BEGIN Records provided
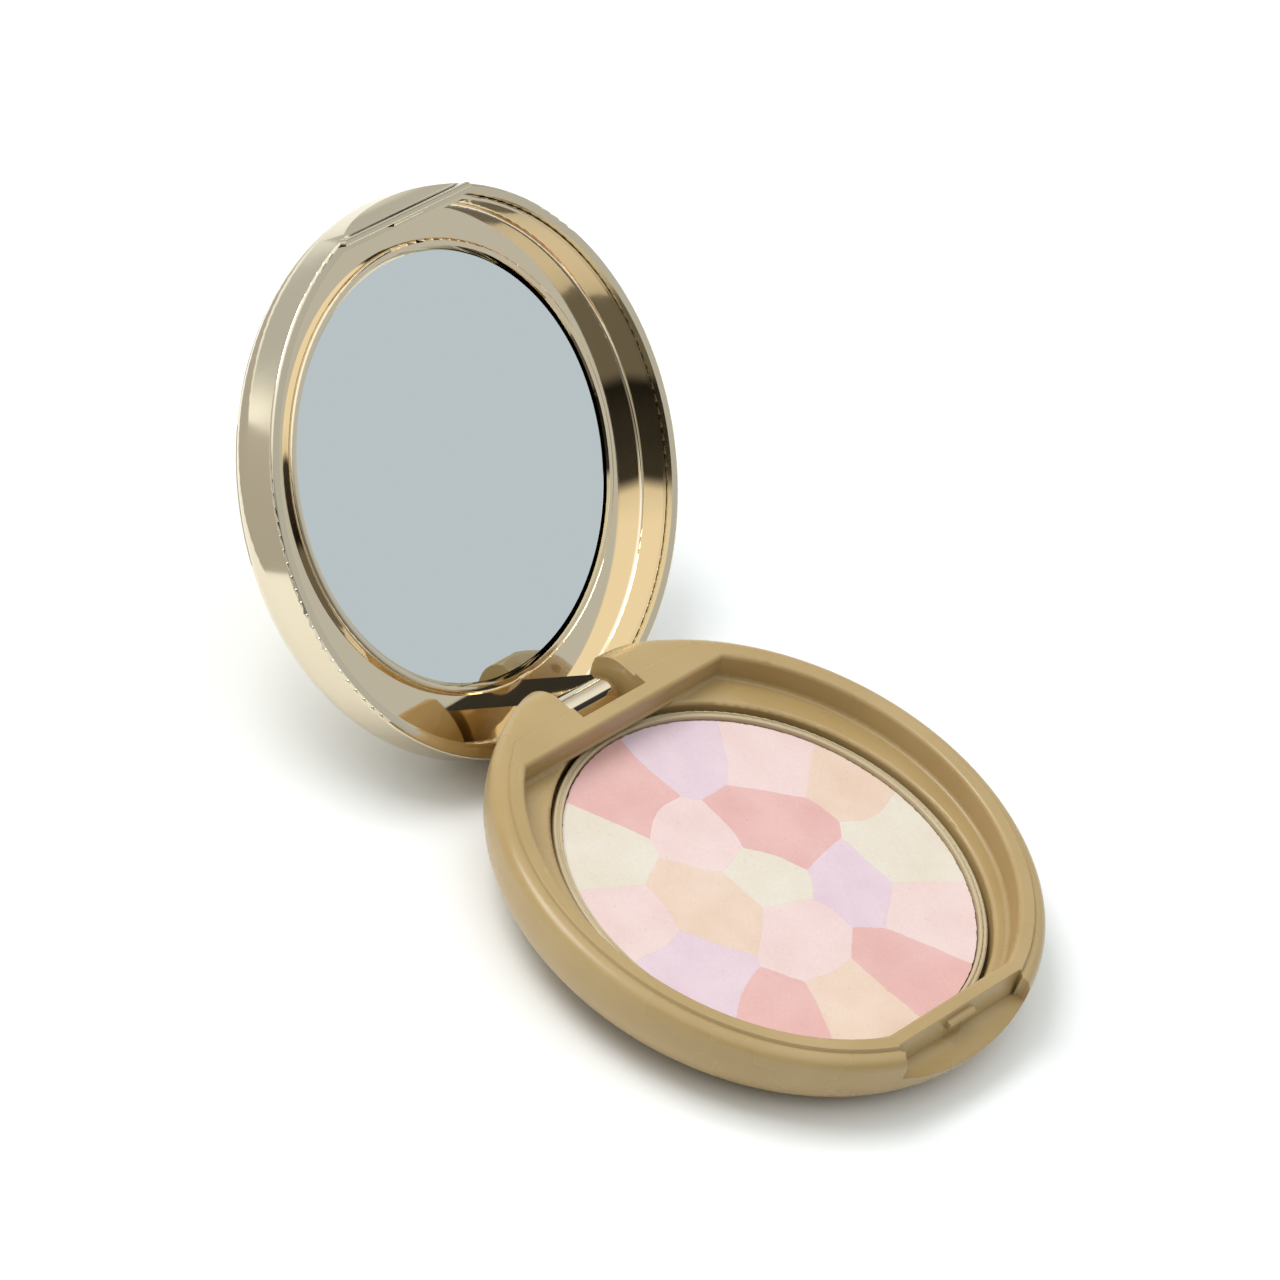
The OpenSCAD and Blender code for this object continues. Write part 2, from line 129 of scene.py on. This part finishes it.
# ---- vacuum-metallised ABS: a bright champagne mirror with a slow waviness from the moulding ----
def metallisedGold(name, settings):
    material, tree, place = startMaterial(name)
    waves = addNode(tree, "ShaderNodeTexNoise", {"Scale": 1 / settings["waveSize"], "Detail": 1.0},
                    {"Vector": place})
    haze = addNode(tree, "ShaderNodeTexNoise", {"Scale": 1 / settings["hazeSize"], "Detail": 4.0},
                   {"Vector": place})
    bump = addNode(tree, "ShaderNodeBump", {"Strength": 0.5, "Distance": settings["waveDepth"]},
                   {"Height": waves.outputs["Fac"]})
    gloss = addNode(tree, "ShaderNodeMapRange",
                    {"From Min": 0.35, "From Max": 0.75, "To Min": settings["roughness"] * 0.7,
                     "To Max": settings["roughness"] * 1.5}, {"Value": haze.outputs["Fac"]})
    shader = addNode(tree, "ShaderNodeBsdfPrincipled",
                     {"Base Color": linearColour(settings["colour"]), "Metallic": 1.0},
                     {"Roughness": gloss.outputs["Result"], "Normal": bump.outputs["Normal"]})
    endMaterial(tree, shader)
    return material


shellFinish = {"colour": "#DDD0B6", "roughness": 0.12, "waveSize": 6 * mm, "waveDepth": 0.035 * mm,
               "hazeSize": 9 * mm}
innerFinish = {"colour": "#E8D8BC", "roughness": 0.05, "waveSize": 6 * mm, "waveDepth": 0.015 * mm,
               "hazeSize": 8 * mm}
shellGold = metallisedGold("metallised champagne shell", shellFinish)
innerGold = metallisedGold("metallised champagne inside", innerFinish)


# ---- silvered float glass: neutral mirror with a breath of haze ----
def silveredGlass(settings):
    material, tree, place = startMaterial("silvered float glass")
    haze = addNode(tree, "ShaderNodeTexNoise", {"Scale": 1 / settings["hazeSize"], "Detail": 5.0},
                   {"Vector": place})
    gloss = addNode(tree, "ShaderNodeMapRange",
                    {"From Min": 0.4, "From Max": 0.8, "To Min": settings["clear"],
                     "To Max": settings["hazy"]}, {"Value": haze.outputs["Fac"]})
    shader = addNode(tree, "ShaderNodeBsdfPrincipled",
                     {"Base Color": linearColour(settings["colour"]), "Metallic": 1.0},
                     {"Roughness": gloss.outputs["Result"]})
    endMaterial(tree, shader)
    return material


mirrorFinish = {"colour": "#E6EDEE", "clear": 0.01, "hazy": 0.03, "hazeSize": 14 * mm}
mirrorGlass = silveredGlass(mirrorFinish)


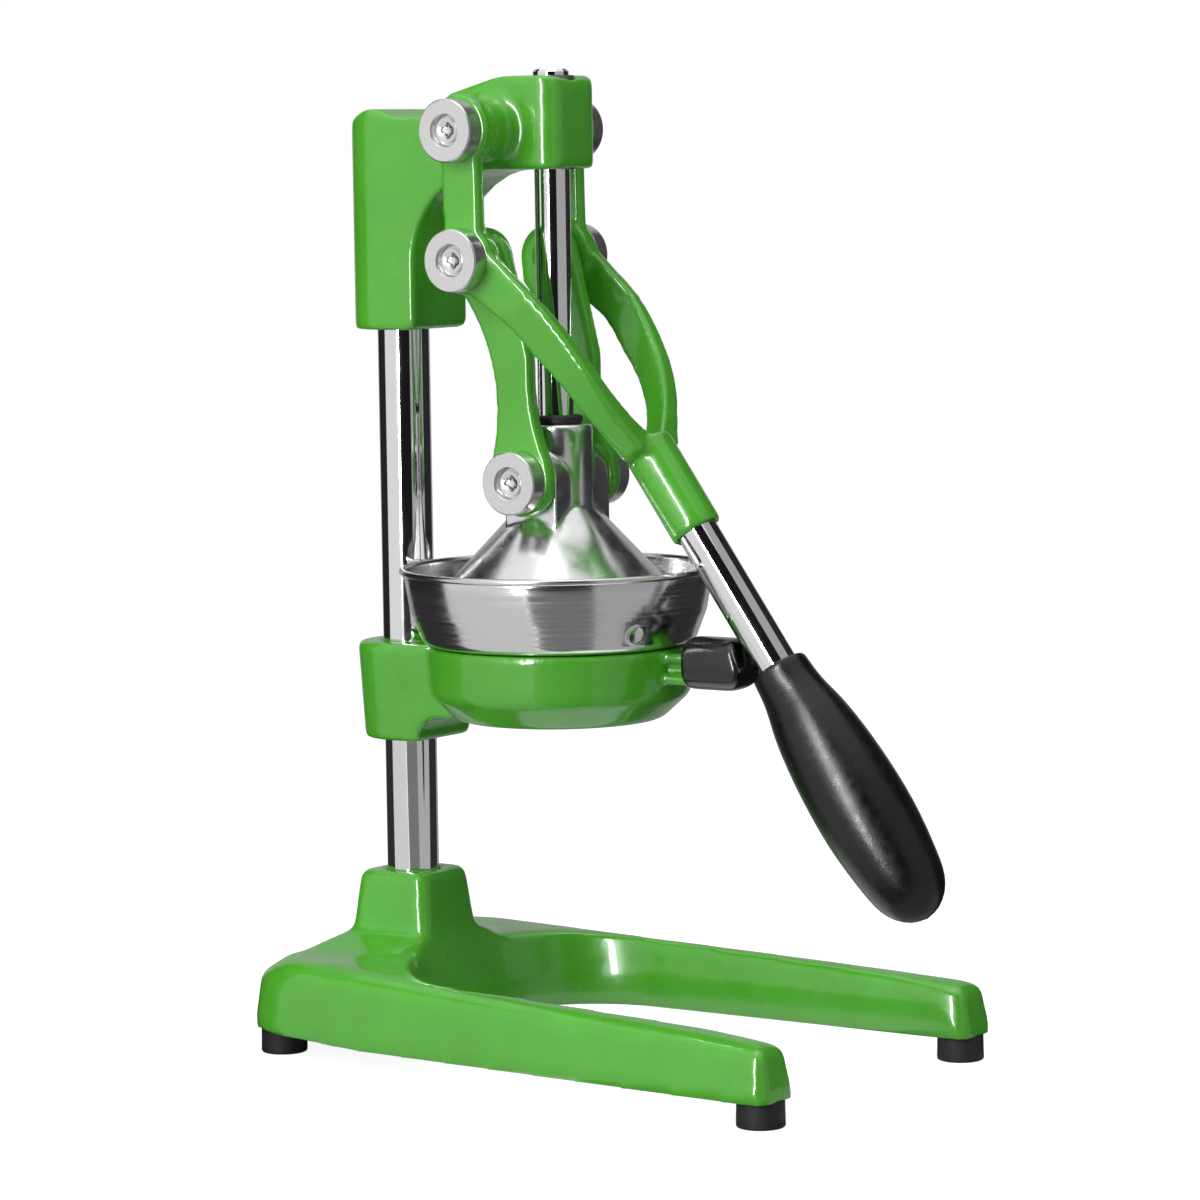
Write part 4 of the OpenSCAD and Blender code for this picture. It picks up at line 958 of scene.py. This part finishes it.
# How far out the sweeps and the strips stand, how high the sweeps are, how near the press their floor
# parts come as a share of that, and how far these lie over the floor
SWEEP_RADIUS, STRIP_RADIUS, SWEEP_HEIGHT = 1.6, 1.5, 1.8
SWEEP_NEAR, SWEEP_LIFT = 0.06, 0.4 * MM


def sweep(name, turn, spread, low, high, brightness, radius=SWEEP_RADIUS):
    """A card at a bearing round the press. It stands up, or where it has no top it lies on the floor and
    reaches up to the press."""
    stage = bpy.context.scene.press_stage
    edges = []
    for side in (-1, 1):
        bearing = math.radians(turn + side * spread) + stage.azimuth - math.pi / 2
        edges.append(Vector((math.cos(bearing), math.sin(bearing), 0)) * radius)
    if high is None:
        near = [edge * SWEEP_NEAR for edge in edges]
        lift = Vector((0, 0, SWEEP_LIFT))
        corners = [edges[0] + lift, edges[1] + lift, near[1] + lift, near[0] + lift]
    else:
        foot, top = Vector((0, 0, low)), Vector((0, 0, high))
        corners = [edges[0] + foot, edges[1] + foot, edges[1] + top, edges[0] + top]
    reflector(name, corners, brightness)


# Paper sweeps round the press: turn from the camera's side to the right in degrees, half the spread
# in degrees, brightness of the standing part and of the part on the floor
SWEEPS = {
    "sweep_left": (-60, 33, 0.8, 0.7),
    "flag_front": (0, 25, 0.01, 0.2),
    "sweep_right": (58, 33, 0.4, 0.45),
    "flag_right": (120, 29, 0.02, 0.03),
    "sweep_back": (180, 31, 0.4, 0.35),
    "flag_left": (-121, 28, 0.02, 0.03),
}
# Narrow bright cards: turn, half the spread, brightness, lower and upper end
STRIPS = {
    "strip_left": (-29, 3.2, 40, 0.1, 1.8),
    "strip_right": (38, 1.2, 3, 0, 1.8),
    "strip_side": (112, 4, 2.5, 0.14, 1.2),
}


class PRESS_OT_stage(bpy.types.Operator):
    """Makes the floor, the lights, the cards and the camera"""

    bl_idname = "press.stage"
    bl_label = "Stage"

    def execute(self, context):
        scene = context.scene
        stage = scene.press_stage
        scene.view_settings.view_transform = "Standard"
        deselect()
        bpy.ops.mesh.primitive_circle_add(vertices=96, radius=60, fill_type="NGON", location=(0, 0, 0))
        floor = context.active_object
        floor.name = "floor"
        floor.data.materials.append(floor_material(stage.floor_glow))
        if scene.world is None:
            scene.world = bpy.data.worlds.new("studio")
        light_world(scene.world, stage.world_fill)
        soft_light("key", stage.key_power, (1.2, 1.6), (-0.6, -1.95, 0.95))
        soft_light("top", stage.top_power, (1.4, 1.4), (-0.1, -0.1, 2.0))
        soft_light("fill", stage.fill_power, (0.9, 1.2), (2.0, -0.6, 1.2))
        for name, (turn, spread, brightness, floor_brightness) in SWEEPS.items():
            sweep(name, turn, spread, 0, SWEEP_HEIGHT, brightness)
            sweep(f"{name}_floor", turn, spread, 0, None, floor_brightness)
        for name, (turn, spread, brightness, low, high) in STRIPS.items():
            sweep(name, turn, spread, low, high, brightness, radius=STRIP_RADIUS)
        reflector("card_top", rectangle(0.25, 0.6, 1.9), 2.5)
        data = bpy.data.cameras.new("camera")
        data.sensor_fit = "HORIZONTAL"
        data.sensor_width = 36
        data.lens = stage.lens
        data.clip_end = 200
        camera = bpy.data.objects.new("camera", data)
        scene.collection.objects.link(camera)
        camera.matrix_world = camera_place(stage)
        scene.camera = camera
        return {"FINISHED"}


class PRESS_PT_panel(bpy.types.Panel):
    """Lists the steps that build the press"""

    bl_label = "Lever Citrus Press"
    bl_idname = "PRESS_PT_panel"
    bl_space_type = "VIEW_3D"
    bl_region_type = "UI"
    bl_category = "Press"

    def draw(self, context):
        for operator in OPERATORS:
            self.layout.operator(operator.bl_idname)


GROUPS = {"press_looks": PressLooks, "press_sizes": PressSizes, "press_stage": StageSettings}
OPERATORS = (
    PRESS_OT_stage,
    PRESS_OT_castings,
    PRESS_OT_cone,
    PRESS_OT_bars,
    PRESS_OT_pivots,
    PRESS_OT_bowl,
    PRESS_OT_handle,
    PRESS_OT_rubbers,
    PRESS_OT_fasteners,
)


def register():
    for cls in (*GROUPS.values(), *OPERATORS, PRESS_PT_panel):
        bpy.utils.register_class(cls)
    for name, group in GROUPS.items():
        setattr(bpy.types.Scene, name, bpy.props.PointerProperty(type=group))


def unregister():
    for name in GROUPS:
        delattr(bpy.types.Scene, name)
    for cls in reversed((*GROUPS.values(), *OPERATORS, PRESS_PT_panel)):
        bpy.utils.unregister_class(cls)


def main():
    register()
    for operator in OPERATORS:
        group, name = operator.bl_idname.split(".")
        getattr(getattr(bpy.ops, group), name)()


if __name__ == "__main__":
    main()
END Records provided
Set exercise
From the records above, extract each line exactly as shown.

Worked solution
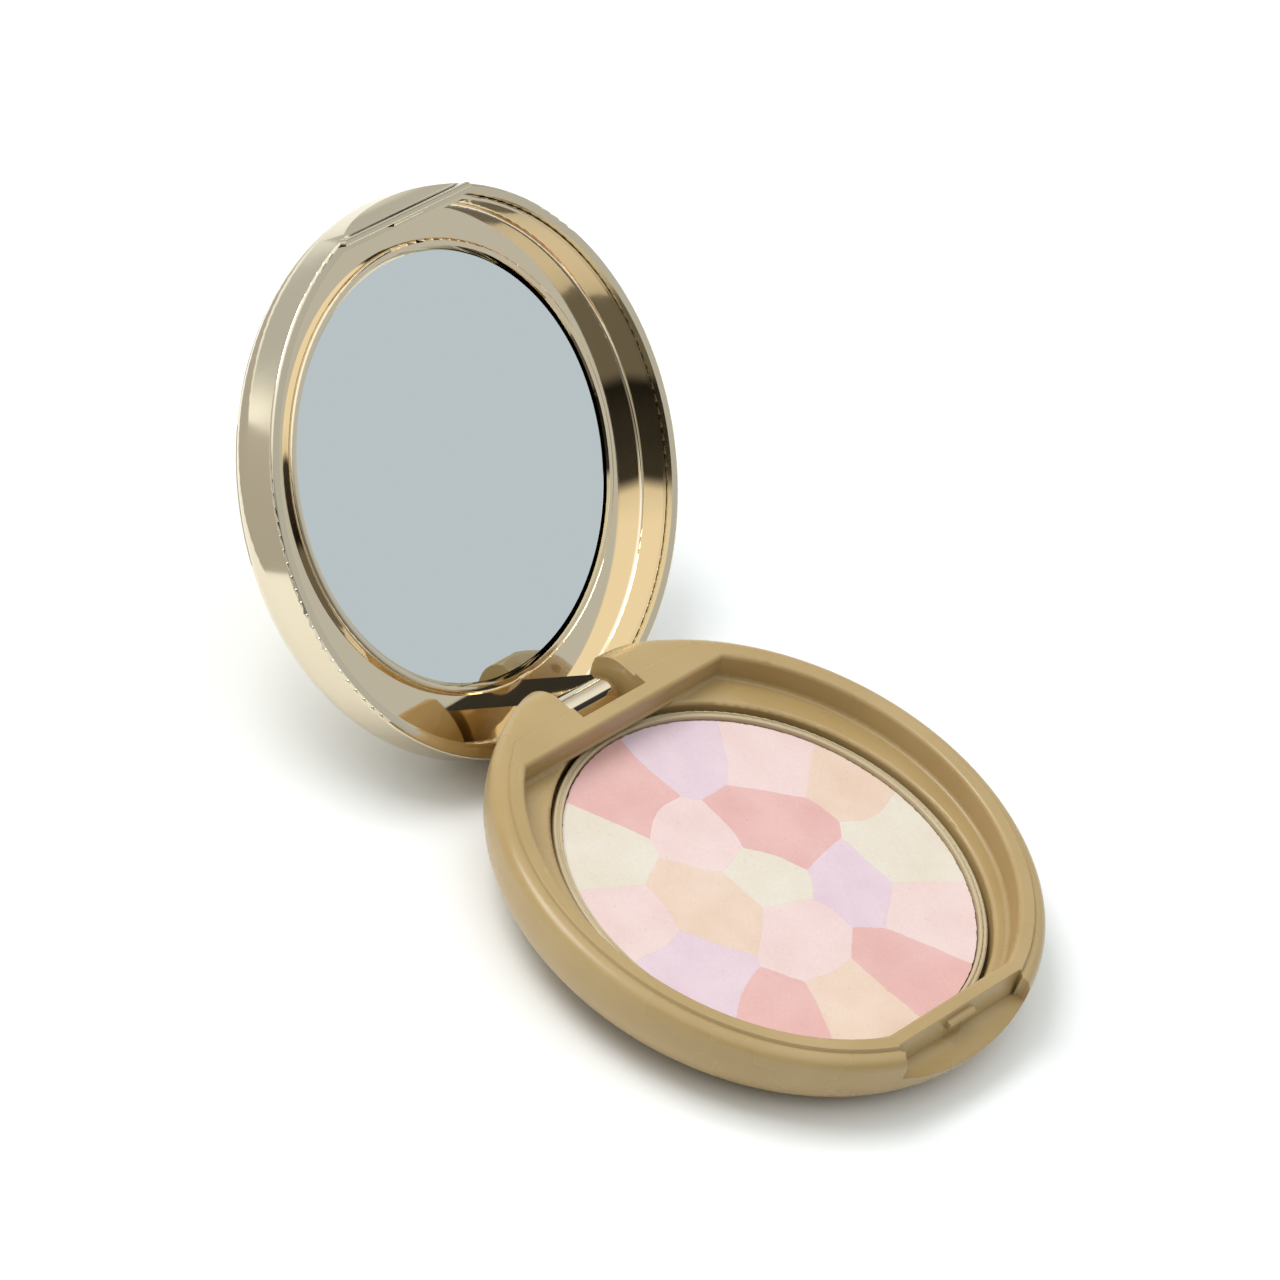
The OpenSCAD and Blender code for this object continues. Write part 2, from line 129 of scene.py on. This part finishes it.
# ---- vacuum-metallised ABS: a bright champagne mirror with a slow waviness from the moulding ----
def metallisedGold(name, settings):
    material, tree, place = startMaterial(name)
    waves = addNode(tree, "ShaderNodeTexNoise", {"Scale": 1 / settings["waveSize"], "Detail": 1.0},
                    {"Vector": place})
    haze = addNode(tree, "ShaderNodeTexNoise", {"Scale": 1 / settings["hazeSize"], "Detail": 4.0},
                   {"Vector": place})
    bump = addNode(tree, "ShaderNodeBump", {"Strength": 0.5, "Distance": settings["waveDepth"]},
                   {"Height": waves.outputs["Fac"]})
    gloss = addNode(tree, "ShaderNodeMapRange",
                    {"From Min": 0.35, "From Max": 0.75, "To Min": settings["roughness"] * 0.7,
                     "To Max": settings["roughness"] * 1.5}, {"Value": haze.outputs["Fac"]})
    shader = addNode(tree, "ShaderNodeBsdfPrincipled",
                     {"Base Color": linearColour(settings["colour"]), "Metallic": 1.0},
                     {"Roughness": gloss.outputs["Result"], "Normal": bump.outputs["Normal"]})
    endMaterial(tree, shader)
    return material


shellFinish = {"colour": "#DDD0B6", "roughness": 0.12, "waveSize": 6 * mm, "waveDepth": 0.035 * mm,
               "hazeSize": 9 * mm}
innerFinish = {"colour": "#E8D8BC", "roughness": 0.05, "waveSize": 6 * mm, "waveDepth": 0.015 * mm,
               "hazeSize": 8 * mm}
shellGold = metallisedGold("metallised champagne shell", shellFinish)
innerGold = metallisedGold("metallised champagne inside", innerFinish)


# ---- silvered float glass: neutral mirror with a breath of haze ----
def silveredGlass(settings):
    material, tree, place = startMaterial("silvered float glass")
    haze = addNode(tree, "ShaderNodeTexNoise", {"Scale": 1 / settings["hazeSize"], "Detail": 5.0},
                   {"Vector": place})
    gloss = addNode(tree, "ShaderNodeMapRange",
                    {"From Min": 0.4, "From Max": 0.8, "To Min": settings["clear"],
                     "To Max": settings["hazy"]}, {"Value": haze.outputs["Fac"]})
    shader = addNode(tree, "ShaderNodeBsdfPrincipled",
                     {"Base Color": linearColour(settings["colour"]), "Metallic": 1.0},
                     {"Roughness": gloss.outputs["Result"]})
    endMaterial(tree, shader)
    return material


mirrorFinish = {"colour": "#E6EDEE", "clear": 0.01, "hazy": 0.03, "hazeSize": 14 * mm}
mirrorGlass = silveredGlass(mirrorFinish)


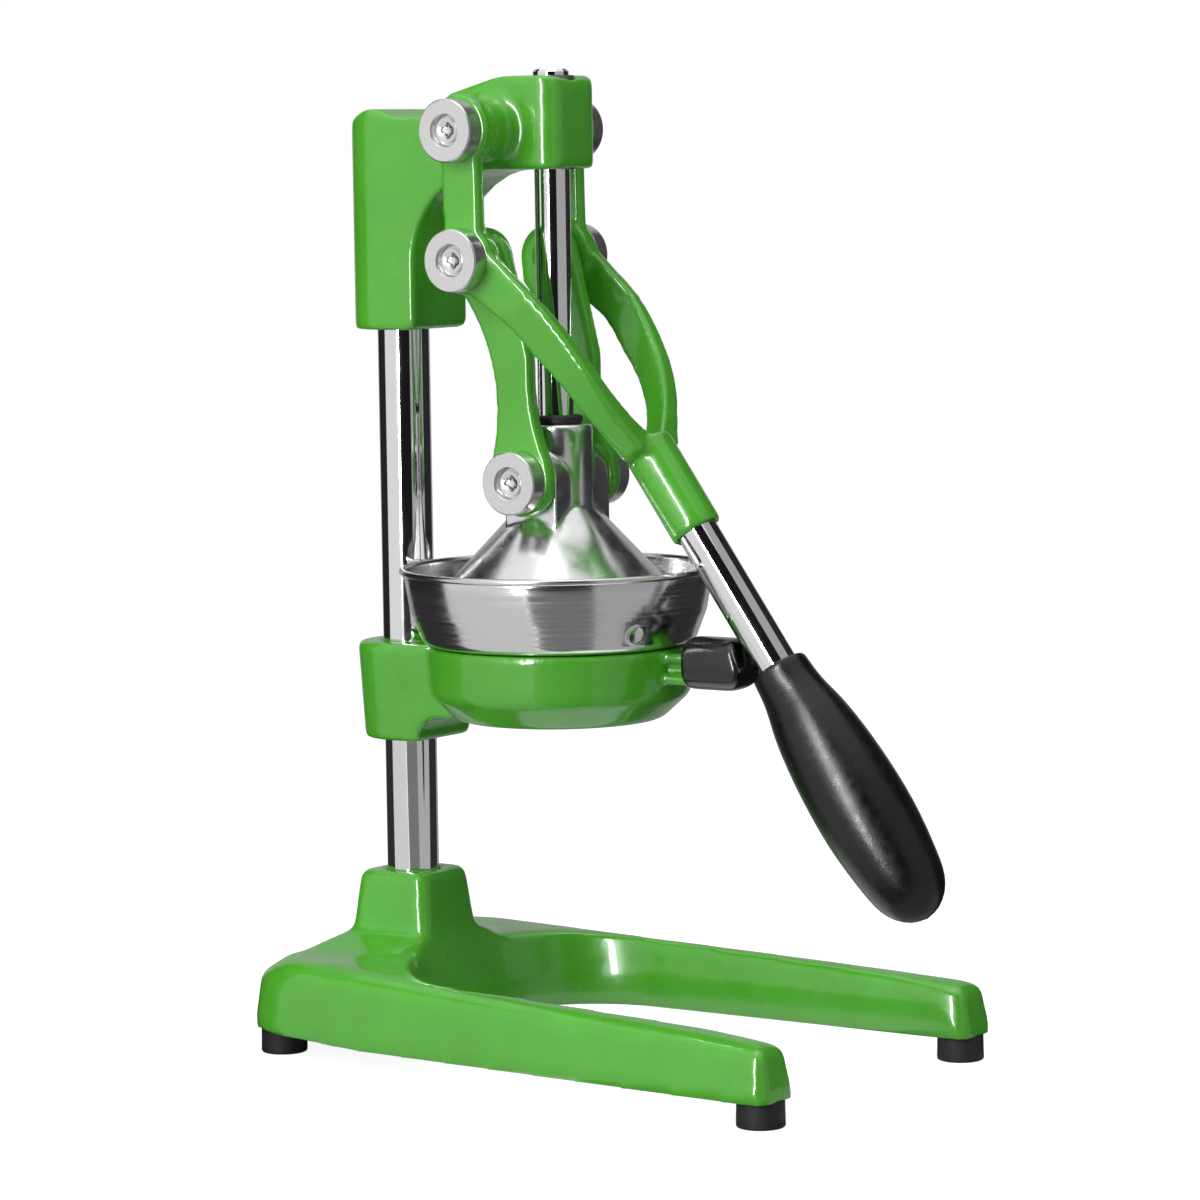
Write part 4 of the OpenSCAD and Blender code for this picture. It picks up at line 958 of scene.py. This part finishes it.
# How far out the sweeps and the strips stand, how high the sweeps are, how near the press their floor
# parts come as a share of that, and how far these lie over the floor
SWEEP_RADIUS, STRIP_RADIUS, SWEEP_HEIGHT = 1.6, 1.5, 1.8
SWEEP_NEAR, SWEEP_LIFT = 0.06, 0.4 * MM


def sweep(name, turn, spread, low, high, brightness, radius=SWEEP_RADIUS):
    """A card at a bearing round the press. It stands up, or where it has no top it lies on the floor and
    reaches up to the press."""
    stage = bpy.context.scene.press_stage
    edges = []
    for side in (-1, 1):
        bearing = math.radians(turn + side * spread) + stage.azimuth - math.pi / 2
        edges.append(Vector((math.cos(bearing), math.sin(bearing), 0)) * radius)
    if high is None:
        near = [edge * SWEEP_NEAR for edge in edges]
        lift = Vector((0, 0, SWEEP_LIFT))
        corners = [edges[0] + lift, edges[1] + lift, near[1] + lift, near[0] + lift]
    else:
        foot, top = Vector((0, 0, low)), Vector((0, 0, high))
        corners = [edges[0] + foot, edges[1] + foot, edges[1] + top, edges[0] + top]
    reflector(name, corners, brightness)


# Paper sweeps round the press: turn from the camera's side to the right in degrees, half the spread
# in degrees, brightness of the standing part and of the part on the floor
SWEEPS = {
    "sweep_left": (-60, 33, 0.8, 0.7),
    "flag_front": (0, 25, 0.01, 0.2),
    "sweep_right": (58, 33, 0.4, 0.45),
    "flag_right": (120, 29, 0.02, 0.03),
    "sweep_back": (180, 31, 0.4, 0.35),
    "flag_left": (-121, 28, 0.02, 0.03),
}
# Narrow bright cards: turn, half the spread, brightness, lower and upper end
STRIPS = {
    "strip_left": (-29, 3.2, 40, 0.1, 1.8),
    "strip_right": (38, 1.2, 3, 0, 1.8),
    "strip_side": (112, 4, 2.5, 0.14, 1.2),
}


class PRESS_OT_stage(bpy.types.Operator):
    """Makes the floor, the lights, the cards and the camera"""

    bl_idname = "press.stage"
    bl_label = "Stage"

    def execute(self, context):
        scene = context.scene
        stage = scene.press_stage
        scene.view_settings.view_transform = "Standard"
        deselect()
        bpy.ops.mesh.primitive_circle_add(vertices=96, radius=60, fill_type="NGON", location=(0, 0, 0))
        floor = context.active_object
        floor.name = "floor"
        floor.data.materials.append(floor_material(stage.floor_glow))
        if scene.world is None:
            scene.world = bpy.data.worlds.new("studio")
        light_world(scene.world, stage.world_fill)
        soft_light("key", stage.key_power, (1.2, 1.6), (-0.6, -1.95, 0.95))
        soft_light("top", stage.top_power, (1.4, 1.4), (-0.1, -0.1, 2.0))
        soft_light("fill", stage.fill_power, (0.9, 1.2), (2.0, -0.6, 1.2))
        for name, (turn, spread, brightness, floor_brightness) in SWEEPS.items():
            sweep(name, turn, spread, 0, SWEEP_HEIGHT, brightness)
            sweep(f"{name}_floor", turn, spread, 0, None, floor_brightness)
        for name, (turn, spread, brightness, low, high) in STRIPS.items():
            sweep(name, turn, spread, low, high, brightness, radius=STRIP_RADIUS)
        reflector("card_top", rectangle(0.25, 0.6, 1.9), 2.5)
        data = bpy.data.cameras.new("camera")
        data.sensor_fit = "HORIZONTAL"
        data.sensor_width = 36
        data.lens = stage.lens
        data.clip_end = 200
        camera = bpy.data.objects.new("camera", data)
        scene.collection.objects.link(camera)
        camera.matrix_world = camera_place(stage)
        scene.camera = camera
        return {"FINISHED"}


class PRESS_PT_panel(bpy.types.Panel):
    """Lists the steps that build the press"""

    bl_label = "Lever Citrus Press"
    bl_idname = "PRESS_PT_panel"
    bl_space_type = "VIEW_3D"
    bl_region_type = "UI"
    bl_category = "Press"

    def draw(self, context):
        for operator in OPERATORS:
            self.layout.operator(operator.bl_idname)


GROUPS = {"press_looks": PressLooks, "press_sizes": PressSizes, "press_stage": StageSettings}
OPERATORS = (
    PRESS_OT_stage,
    PRESS_OT_castings,
    PRESS_OT_cone,
    PRESS_OT_bars,
    PRESS_OT_pivots,
    PRESS_OT_bowl,
    PRESS_OT_handle,
    PRESS_OT_rubbers,
    PRESS_OT_fasteners,
)


def register():
    for cls in (*GROUPS.values(), *OPERATORS, PRESS_PT_panel):
        bpy.utils.register_class(cls)
    for name, group in GROUPS.items():
        setattr(bpy.types.Scene, name, bpy.props.PointerProperty(type=group))


def unregister():
    for name in GROUPS:
        delattr(bpy.types.Scene, name)
    for cls in reversed((*GROUPS.values(), *OPERATORS, PRESS_PT_panel)):
        bpy.utils.unregister_class(cls)


def main():
    register()
    for operator in OPERATORS:
        group, name = operator.bl_idname.split(".")
        getattr(getattr(bpy.ops, group), name)()


if __name__ == "__main__":
    main()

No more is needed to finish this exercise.